The energy crisis that followed Russia’s invasion of Ukraine last year has further driven the trend. Soaring oil and gas prices after the war began made emerging green-energy technologies comparatively more affordable. While clean-energy technologies have recently been hit by some inflation, their costs remain sharply below their historic levels. The war also heightened attention on energy security, with many Western nations, particularly in Europe, seeking to remove Russian fossil fuels from their economies altogether, often replacing them with renewables.

While clean-energy spending has boomed, spending on fossil fuels has been tepid. Despite earning record profits from soaring oil and gas prices, energy companies have shown a reluctance to invest in new fossil-fuel projects when demand for them appears to be approaching its zenith.
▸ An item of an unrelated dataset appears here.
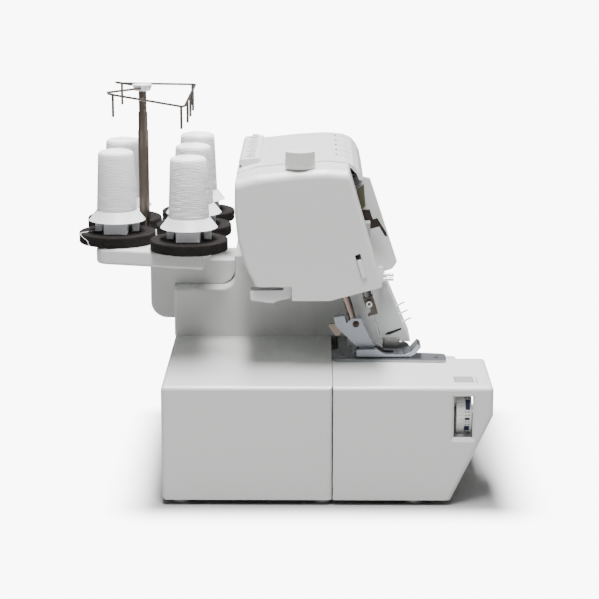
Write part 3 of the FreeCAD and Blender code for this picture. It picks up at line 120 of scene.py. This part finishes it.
# --- needle side panel ----------------------------------------------------------------------------
# A separate moulding in a slightly greyer plastic. A slit for the thread runs through its foot. It
# is not cut here: a thin near-black sheet on the panel face is painted shade standing for the dark
# inside the slit.
wear(surface("panel_plastic", (0.60, 0.61, 0.605), 0.42, grain=0.05, tint=0.02),
     "needle_side_panel")


half_width, front_reach = 150, 186


def row_point(x, y, z):
    """A point of the machine in the row's frame: left face, front edge and table are its zeros."""
    return Vector(((x - half_width) / 1000, (y - front_reach) / 1000, z / 1000))


def machine_point(corner):
    """A point of the row's frame in machine millimetres."""
    return corner.x * 1000 + half_width, corner.y * 1000 + front_reach, corner.z * 1000


def flat_piece(name, outline, thickness, normal, material, body):
    """A flat piece of a plane outline given in machine millimetres, thickened along a normal."""
    mesh = bmesh.new()
    low = [mesh.verts.new(row_point(*p)) for p in outline]
    grown = bmesh.ops.extrude_face_region(mesh, geom=[mesh.faces.new(low)])
    moved = [v for v in grown["geom"] if isinstance(v, bmesh.types.BMVert)]
    bmesh.ops.translate(mesh, vec=Vector(normal) * thickness / 1000, verts=moved)
    bmesh.ops.recalc_face_normals(mesh, faces=mesh.faces)
    finished(name, mesh, material, body)


def linked(name, data):
    """An object in the scene that holds some data."""
    thing = bpy.data.objects.new(name, data)
    bpy.context.scene.collection.objects.link(thing)
    return thing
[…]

Energy forecasters are split on when demand for fossil fuels will peak, but most have set out a timeline within the first half of the century. The IEA has said peak fossil-fuel demand could come as soon as this decade. The Organization of the Petroleum Exporting Countries, a cartel of the world’s largest oil-producing nations, has said demand for crude oil could peak in developed nations in the mid-2020s, but that demand in the developing world will continue to grow until at least 2045.

Investments in clean energy and fossil fuels were largely neck-and-neck in the years leading up to the pandemic, but have diverged sharply since. While spending on fossil fuels has edged higher over the last three years, it remains lower than pre pandemic levels, the IEA said.
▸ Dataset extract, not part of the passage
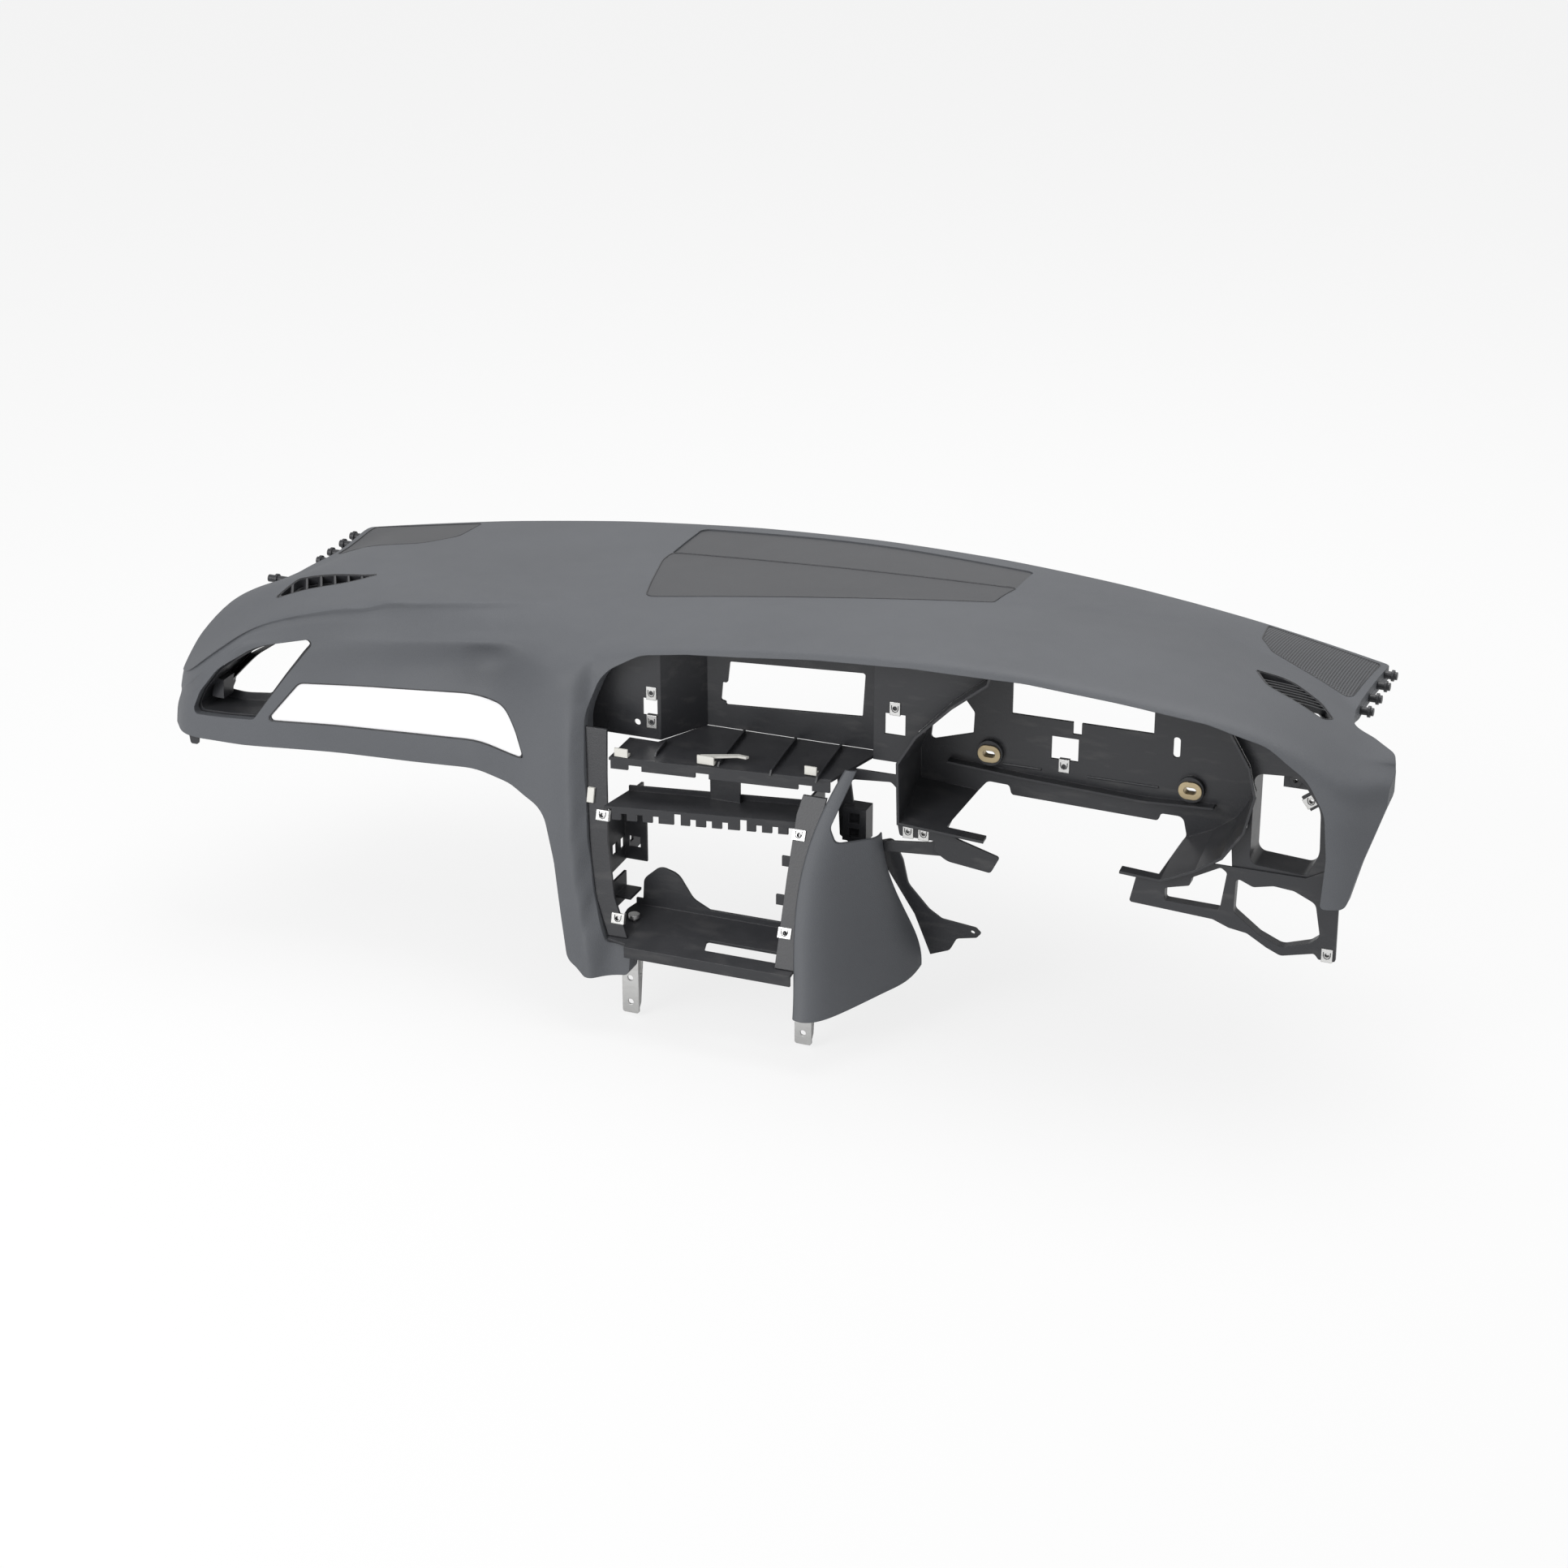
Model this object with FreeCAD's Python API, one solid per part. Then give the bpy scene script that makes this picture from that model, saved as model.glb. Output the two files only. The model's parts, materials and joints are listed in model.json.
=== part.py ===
import FreeCAD, Part
import math
import os

# Right-hand-drive dashboard assembly of a mid-size saloon, without its instruments.
# X runs along the car's width to the driver's side, Y runs forward to the windscreen
# and Z runs up. Places are given from the car's centre plane at the height of the top
# crease, and the finished pieces are moved so that their origin is the centre of the
# four fixing holes in the console legs. All lengths are millimetres.

# Overall size
screen_edge_mid = 487.0
screen_edge_bow = 95.0
screen_edge_high = -10.0
screen_edge_fall = 29.0
bow_reach = 620.0
left_reach = 729.0
right_reach = 716.0
left_top_reach = 642.0
right_top_reach = 649.0
fascia_foot = 185.0

# Walls and clearances
pad_wall = 9.0
pad_return = 5.0
return_depth = 18.0
carrier_wall = 3.0
housing_wall = 3.0
seat_gap = 0.3
trim_gap = 0.4
lid_wall = 3.0
duct_wall = 2.5
duct_depth = 52.0

# Centre stack
stack_lean = 0.28
stack_top_y = 14.0
driver_lean = 0.46
driver_edge_y = 15.0
driver_edge_z = -120.0
shelf_wall = 3.0
bracket_wall = 3.0

# Leg brackets
leg_wall = 2.5
leg_width = 20.0
leg_hole = 3.5
leg_hole_pitch = 30.0
leg_hole_rise = 14.0
leg_face_y = -44.0
leg_foot = -419.0
left_leg_x = -105.0
right_leg_x = 105.0
leg_bolt_back = 14.0

# Spring nuts
nut_wide = 12.0
nut_long = 14.5
nut_sheet = 1.0
nut_hole = 2.6
nut_barrel = 4.6
nut_rise = 2.5

# Feature lines of the skin, each a short list of (station along X, value)
CREASE_Y = [(-760, 96), (-727, 58), (-700, 30), (-670, 15), (-640, 12), (-590, 23),
            (-536, 29), (-490, 41), (-427, 63), (-360, 88), (-253, 131), (-76, 190),
            (101, 246), (214, 280), (300, 298), (370, 308), (440, 306), (521, 282),
            (595, 250), (660, 200), (700, 165), (760, 150)]
CREASE_Z = [(-760, 0), (-500, 0), (-253, 2), (14, 8), (214, 8), (352, 4), (440, 0),
            (521, -10), (595, -22), (643, -32), (760, -45)]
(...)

Only large state-owned national oil companies in the Middle East are expected to spend more on oil production this year than in 2022. Almost half of the extra spending will be absorbed by cost inflation, the IEA said. Last year marked the first one where oil-and-gas companies spent more on debt repayments, dividends and share buybacks than they did on capital expenditure.

The lack of spending on fossil fuels raises a question mark around rising prices. Oil markets are already tight and are expected to tighten further as demand grows following the pandemic, with seemingly few sources of new supply to compensate. Higher oil prices could further encourage the shift toward clean-energy sources.

“If there is not enough investment globally to reduce the oil demand growth and there is no investment at the same time [in] upstream oil we may see further volatility in global oil prices,” Birol said.